A new study found that using cinnamon, the common food spice and flavoring material, can reverse the biomechanical, cellular and anatomical changes that occur in the brains of mice with Parkinson's disease.
Parkinson's disease is a slowly progressive disease that affects a small area of cells within the mid-brain known as the substantia nigra. Gradual degeneration of these cells causes a reduction in a vital chemical neurotransmitter, dopamine. The decrease in dopamine results in one or more of the classic signs of Parkinson's disease that includes: resting tremor on one side of the body; generalized slowness of movement; stiffness of limbs; and gait or balance problems. The cause of the disease is unknown. Both environmental and genetic causes of the disease have been postulated. The disease affects about 1.2 million patients in the United States and Canada. Although 15 percent of patients are diagnosed before age 50, it is generally considered a disease that targets older adults, affecting one of every 100 persons over the age of 60.
Cinnamon has been used widely as a spice throughout the world for centuries and is also widely used as a food preservative due to its microbiocidal effect.
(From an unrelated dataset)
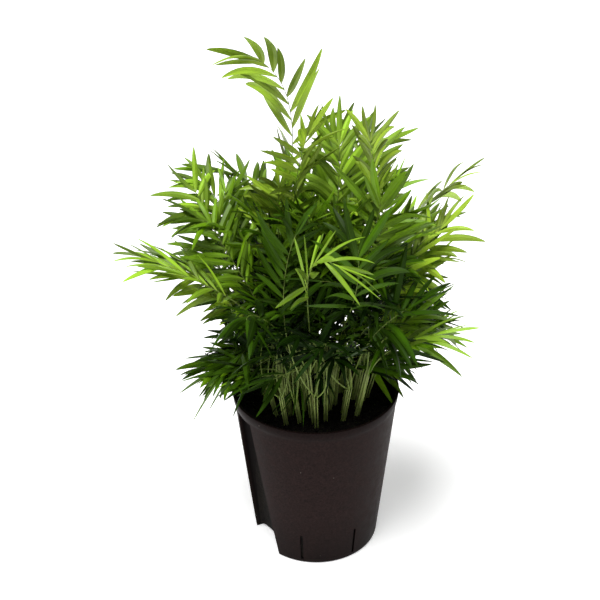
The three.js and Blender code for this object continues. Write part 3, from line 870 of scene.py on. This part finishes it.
def make_pot(surface):
    """A skin raised outline by outline, closed below and inside, with slots through its wall."""
    levels = [pot_outline(*level) for level in pot_levels()]
    hollow_shades = [pot_hollow_shades(margin, open_recess) for _, _, margin, open_recess in pot_levels()]
    bm = bmesh.new()
    column = bm.verts.layers.int.new("column")
    # Painted shade: each vertex in the recess or inside the pot is marked, and the colour is
    # darkened there
    hollow_shade = bm.verts.layers.float.new("hollow_shade")
    bmesh.ops.create_circle(bm, cap_ends=True, segments=len(levels[0]), radius=FOOT_RADIUS)
    bm.verts.ensure_lookup_table()
    for k, vertex in enumerate(bm.verts):
        vertex[column] = k
        vertex[hollow_shade] = hollow_shades[0][k]
        vertex.co = levels[0][k]
    edges = bm.edges[:]
    for outline, hollow_shades_here in zip(levels[1:], hollow_shades[1:]):
        made = bmesh.ops.extrude_edge_only(bm, edges=edges)["geom"]
        new = {v for v in made if isinstance(v, bmesh.types.BMVert)}
        for vertex in new:
            vertex.co = outline[vertex[column]]
            vertex[hollow_shade] = hollow_shades_here[vertex[column]]
        edges = [e for e in made if isinstance(e, bmesh.types.BMEdge) and set(e.verts) <= new]
    bmesh.ops.contextual_create(bm, geom=edges)
    cut_slots(bm)
    bmesh.ops.recalc_face_normals(bm, faces=bm.faces)
    mesh = bpy.data.meshes.new("pot_shell")
    bm.to_mesh(mesh)
    bm.free()
    mesh.shade_smooth()
    mesh.set_sharp_from_angle(angle=math.radians(POT_CREASE))
    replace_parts(make_piece("pot_shell", mesh, surface), "pot")


def cut_slots(bm):
    """Take the faces inside and outside of each slot away, and join the two openings' edges."""
    for turn in SLOT_TURNS:
        azimuth = RECESS_AZIMUTH + turn
        outward, sideways = Vector(polar(azimuth)), Vector(polar(azimuth + 90))
        doomed = []
        for face in bm.faces:
            middle = face.calc_center_median()
            in_slot = abs(middle.dot(sideways)) < SLOT_WIDTH / 2 and middle.dot(outward) > WALL
            if in_slot and SLOT_FROM < middle.z < SLOT_TO:
                doomed.append(face)
        bmesh.ops.delete(bm, geom=doomed, context="FACES")
        bmesh.ops.bridge_loops(bm, edges=[e for e in bm.edges if e.is_boundary])


def make_granules(surface):
    """Clay granules strewn over the top of the growing medium, half sunk in it."""
    roll = dice(GRANULE_SEED)
    bm = bmesh.new()
    bmesh.ops.create_icosphere(bm, subdivisions=2, radius=1)
    ball = np.array([vertex.co for vertex in bm.verts])
    faces = [[vertex.index for vertex in face.verts] for face in bm.faces]
    bm.free()
    room = (pot_radius(MEDIUM_TOP) - WALL - GAP) / MM
    granules = []
    for i in range(GRANULE_COUNT):
        radius = roll(*GRANULE_RADIUS)
        out = (room - radius - 1) * math.sqrt((i + 0.5) / GRANULE_COUNT)
        at = polar(i * GOLDEN_ANGLE) * out + UP * (SOIL + roll(*GRANULE_RISE))
        lumps = np.array([roll(*GRANULE_LUMPS) for _ in ball])[:, None]
        stretch = np.array([roll(*GRANULE_STRETCH) for _ in range(3)])
        angle = roll(0, math.pi)
        axis = Vector(polar(roll(0, 360), roll(*GRANULE_TILT)))
        turn = np.array(Matrix.Rotation(angle, 3, axis))
        granules.append((ball * lumps * stretch @ turn * radius + at, faces, ball[:, :2]))
    join_shapes("clay_granules", granules, surface)


# --- materials -----------------------------------------------------------------------------------


class Finish:
    """A material being made: its nodes are added and joined by name."""

    def __init__(self, name, roughness, gloss):
        self.material = bpy.data.materials.new(name)
        self.material.use_nodes = True
        self.nodes = self.material.node_tree.nodes
        self.links = self.material.node_tree.links
        self.shader = self.nodes["Principled BSDF"]
        self.shader.inputs["Roughness"].default_value = roughness
        self.shader.inputs["Specular IOR Level"].default_value = gloss

    def node(self, kind, **settings):
        made = self.nodes.new(kind)
        for name, value in settings.items():
            setattr(made, name, value)
        return made

    def join(self, out, into):
        self.links.new(out, into)

    def coordinates(self, output, scale=(1, 1, 1)):
        source = self.node("ShaderNodeTexCoord")
        mapping = self.node("ShaderNodeMapping")
        mapping.inputs["Scale"].default_value = scale
        self.join(source.outputs[output], mapping.inputs["Vector"])
        return mapping.outputs["Vector"]

    def part(self, vector, axis):
        """One component of a vector."""
        split = self.node("ShaderNodeSeparateXYZ")
        self.join(vector, split.inputs["Vector"])
        return split.outputs[axis]

    def attribute(self, name):
        return self.node("ShaderNodeAttribute", attribute_name=name).outputs["Fac"]

    def noise(self, vector, scale, detail, roughness=0.5):
        made = self.node("ShaderNodeTexNoise")
        made.inputs["Scale"].default_value = scale
        made.inputs["Detail"].default_value = detail
        made.inputs["Roughness"].default_value = roughness
        self.join(vector, made.inputs["Vector"])
        return made.outputs["Fac"]

    def ramp(self, value, stops):
        """Colours at places on a value's scale, and mixtures between them."""
        made = self.node("ShaderNodeValToRGB")
        elements = made.color_ramp.elements
        while len(elements) < len(stops):
            elements.new(0.5)
        for element, (at, colour) in zip(elements, stops):
            element.position = at
            element.color = (*colour, 1)
        self.join(value, made.inputs["Fac"])
        return made.outputs["Color"]

    def shades(self, value, stops):
        """A ramp of greys."""
        return self.ramp(value, [(at, (shade, shade, shade)) for at, shade in stops])

    def blend(self, share, a, b, mode="MIX"):
        made = self.node("ShaderNodeMix", data_type="RGBA", blend_type=mode)
        for value, socket in ((share, made.inputs[0]), (a, made.inputs[6]), (b, made.inputs[7])):
            if isinstance(value, (int, float)):
                socket.default_value = value
            elif isinstance(value, tuple):
                socket.default_value = (*value, 1)
            else:
                self.join(value, socket)
        return made.outputs[2]

    def multiply(self, a, b):
        return self.blend(1, a, b, "MULTIPLY")

    def bump(self, height, strength, distance):
        made = self.node("ShaderNodeBump")
        made.inputs["Strength"].default_value = strength
        made.inputs["Distance"].default_value = distance
        self.join(height, made.inputs["Height"])
        self.join(made.outputs["Normal"], self.shader.inputs["Normal"])

    def colour(self, value):
        self.join(value, self.shader.inputs["Base Color"])


def leaf_finish(name, colour, paler, gloss):
    """A leaflet: pale midrib and root, fine veins along it, margins darkened as painted shade
    between leaflets, satin gloss.
    """
    finish = Finish(name, LEAF_ROUGHNESS, gloss)
    place = finish.coordinates("UV")
    over, along = finish.part(place, "X"), finish.part(place, "Y")
    veins = finish.noise(finish.coordinates("UV", VEIN_PITCH), 1.0, 1.0)
    patches = finish.noise(finish.coordinates("Object", PATCH_PITCH), 1.0, 1.0)
    body = finish.multiply(colour, finish.shades(veins, UNEVEN_STOPS))
    body = finish.multiply(body, finish.shades(patches, UNEVEN_STOPS))
    body = finish.multiply(body, finish.shades(finish.attribute("shade"), LEAFLET_STOPS))
    body = finish.blend(finish.shades(along, ROOT_STOPS), body, paler)
    body = finish.blend(finish.shades(over, MIDRIB_STOPS), body, paler)
    # Painted shade along the margins
    finish.colour(finish.multiply(body, finish.shades(over, MARGIN_SHADE_STOPS)))
    finish.bump(veins, *LEAF_BUMP)
    return finish.material


def sheath_finish(name, colour, paler, browner):
    """Petioles and sheaths: pale green, paler at the foot partly of themselves and partly as painted
    light in the pot's shade, streaked and brownish in places.
    """
    finish = Finish(name, SHEATH_ROUGHNESS, SHEATH_GLOSS)
    streaks = finish.noise(finish.coordinates("Object", STREAK_PITCH), 1.0, 3.0)
    body = finish.blend(finish.shades(streaks, STREAK_STOPS), colour, paler)
    # Painted light at the foot, partly the sheaths' own paler colour
    height = finish.part(finish.coordinates("Object"), "Z")
    body = finish.multiply(body, finish.shades(height, PALE_LIT_FOOT_STOPS))
    patches = finish.noise(finish.coordinates("Object", BROWN_PITCH), 1.0, 2.0)
    finish.colour(finish.blend(finish.shades(patches, BROWN_STOPS), body, browner))
    finish.bump(streaks, *SHEATH_BUMP)
    return finish.material


def pot_finish():
    """Brown black plastic with a fine mottled grain, painted shade towards the foot, in the recess
    and inside, a darker band and a few dusty specks.
    """
    finish = Finish("brown_black_plastic", PLASTIC_ROUGHNESS, PLASTIC_GLOSS)
    place = finish.coordinates("Object")
    grain = finish.noise(place, *PLASTIC_GRAIN)
    mottle = finish.noise(place, *MOTTLE_GRAIN)
    height = finish.part(finish.coordinates("Object", (1, 1, 1 / POT_HEIGHT)), "Z")
    body = finish.multiply(finish.ramp(grain, PLASTIC_BROWNS), finish.shades(mottle, MOTTLE_STOPS))
    # Painted shade towards the foot, and a darker band
    body = finish.multiply(body, finish.shades(height, FOOT_SHADE_AND_DARK_BAND_STOPS))
    # Painted shade in the recess and inside the pot
    body = finish.multiply(body, finish.shades(finish.attribute("hollow_shade"), HOLLOW_SHADE_STOPS))
    cells = finish.node("ShaderNodeTexVoronoi")
    cells.inputs["Scale"].default_value = SPECK_PITCH
    finish.join(place, cells.inputs["Vector"])
    specks = finish.shades(cells.outputs["Distance"], SPECK_STOPS)
    dusty = finish.shades(finish.noise(place, *DUSTY_GRAIN), DUSTY_STOPS)
    finish.colour(finish.blend(finish.multiply(specks, dusty), body, DUST))
    finish.join(finish.shades(mottle, ROUGHNESS_STOPS), finish.shader.inputs["Roughness"])
    finish.bump(grain, *PLASTIC_BUMP)
    return finish.material


def clay_finish():
    """Moist expanded clay: nearly black, partly its own colour and partly painted shade under the
    crown, dull and pitted.
    """
    finish = Finish("moist_shaded_clay", CLAY_ROUGHNESS, CLAY_GLOSS)
    place = finish.coordinates("Object")
    finish.colour(finish.ramp(finish.noise(place, *CLAY_GRAIN), CLAY_BROWNS))
    finish.bump(finish.noise(place, *PIT_GRAIN), *CLAY_BUMP)
    return finish.material


# --- studio --------------------------------------------------------------------------------------


def make_camera():
    camera = bpy.data.objects.new("camera", bpy.data.cameras.new("camera"))
    camera.data.lens = LENS
    camera.data.sensor_width = SENSOR
    way = Vector(CAMERA_AIM) - Vector(CAMERA_AT)
    turn = way.to_track_quat("-Z", "Y").to_matrix().to_4x4()
    roll = Matrix.Rotation(math.radians(CAMERA_ROLL), 4, "Z")
    camera.matrix_world = Matrix.Translation(CAMERA_AT) @ turn @ roll
    bpy.context.scene.collection.objects.link(camera)
    bpy.context.scene.camera = camera


def make_sun(name, strength, spread, at):
    sun = bpy.data.objects.new(name, bpy.data.lights.new(name, "SUN"))
    sun.data.energy = strength
    sun.data.angle = math.radians(spread)
    turn = (-Vector(at)).to_track_quat("-Z", "Y").to_matrix().to_4x4()
    sun.matrix_world = Matrix.Translation(at) @ turn
    bpy.context.scene.collection.objects.link(sun)


def make_floor():
    bm = bmesh.new()
    bmesh.ops.create_grid(bm, x_segments=1, y_segments=1, size=FLOOR_HALF_SIZE)
    mesh = bpy.data.meshes.new("studio_floor")
    bm.to_mesh(mesh)
    bm.free()
    floor = bpy.data.objects.new("studio_floor", mesh)
    bpy.context.scene.collection.objects.link(floor)
    finish = Finish("pale_floor", FLOOR_ROUGHNESS, 0)
    finish.shader.inputs["Base Color"].default_value = FLOOR_WHITE
    finish.shader.inputs["Emission Color"].default_value = WHITE
    finish.shader.inputs["Emission Strength"].default_value = FLOOR_GLOW
    mesh.materials.append(finish.material)


def make_walls():
    """The world behind the floor: white at the horizon, dimmer above."""
    world = bpy.data.worlds.new("studio")
    world.use_nodes = True
    nodes, links = world.node_tree.nodes, world.node_tree.links
    way = nodes.new("ShaderNodeSeparateXYZ")
    links.new(nodes.new("ShaderNodeTexCoord").outputs["Generated"], way.inputs["Vector"])
    glow = nodes.new("ShaderNodeMapRange")
    links.new(way.outputs["Z"], glow.inputs["Value"])
    glow.inputs["From Max"].default_value = WALL_GLOW_TO
    glow.inputs["To Min"].default_value = WALL_GLOW
    glow.inputs["To Max"].default_value = CEILING_GLOW
    links.new(glow.outputs["Result"], nodes["Background"].inputs["Strength"])
    nodes["Background"].inputs["Color"].default_value = WHITE
    bpy.context.scene.world = world


make_camera()
make_floor()
make_walls()
make_sun("key", KEY_STRENGTH, KEY_SPREAD, KEY_AT)
bpy.context.scene.view_settings.view_transform = "Standard"

palm = plan_the_palm()
for tone, looks in TONES.items():
    make_leaflets(palm, tone, leaf_finish(f"leaf_{tone}", *looks))
make_petioles(palm, sheath_finish("petiole_green", *PETIOLE_GREENS))
make_stems(palm, sheath_finish("sheath_green", *SHEATH_GREENS))
make_pot(pot_finish())
clay = clay_finish()
make_granules(clay)
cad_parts["growing_medium"].data.materials.clear()
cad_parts["growing_medium"].data.materials.append(clay)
"This could potentially be one of the safest approaches to halt disease progression in Parkinson's patients. Cinnamon is metabolized in the liver to sodium benzoate, which is an FDA-approved drug used in the treatment for hepatic metabolic defects associated with hyperammonemia," said Kalipada Pahan, PhD, lead researcher and professor of neurology at Rush University Medical Center.
Chinese cinnamon (Cinnamonum cassia) and original Ceylon cinnamon (Cinnamonum verum) are two major types of cinnamon that are available in the US.
"Although both types of cinnamon are metabolized into sodium benzoate, by mass spectrometric analysis, we have seen that Ceylon cinnamon is much more pure than Chinese cinnamon as the latter contains coumarin, a hepatotoxic molecule," said Pahan. "Understanding how the disease works is important to developing effective drugs that protect the brain and stop the progression of PD. It is known that some important proteins like Parkin and DJ-1 decrease in the brain of PD patients."
The study found that after oral feeding, ground cinnamon is metabolized into sodium benzoate, which then enters into the brain, stops the loss of Parkin and DJ-1, protects neurons, normalizes neurotransmitter levels, and improves motor functions in mice with PD.
"Now we need to translate this finding to the clinic and test ground cinnamon in patients with PD. If these results are replicated in PD patients, it would be a remarkable advance in the treatment of this devastating neurodegenerative disease," said Pahan.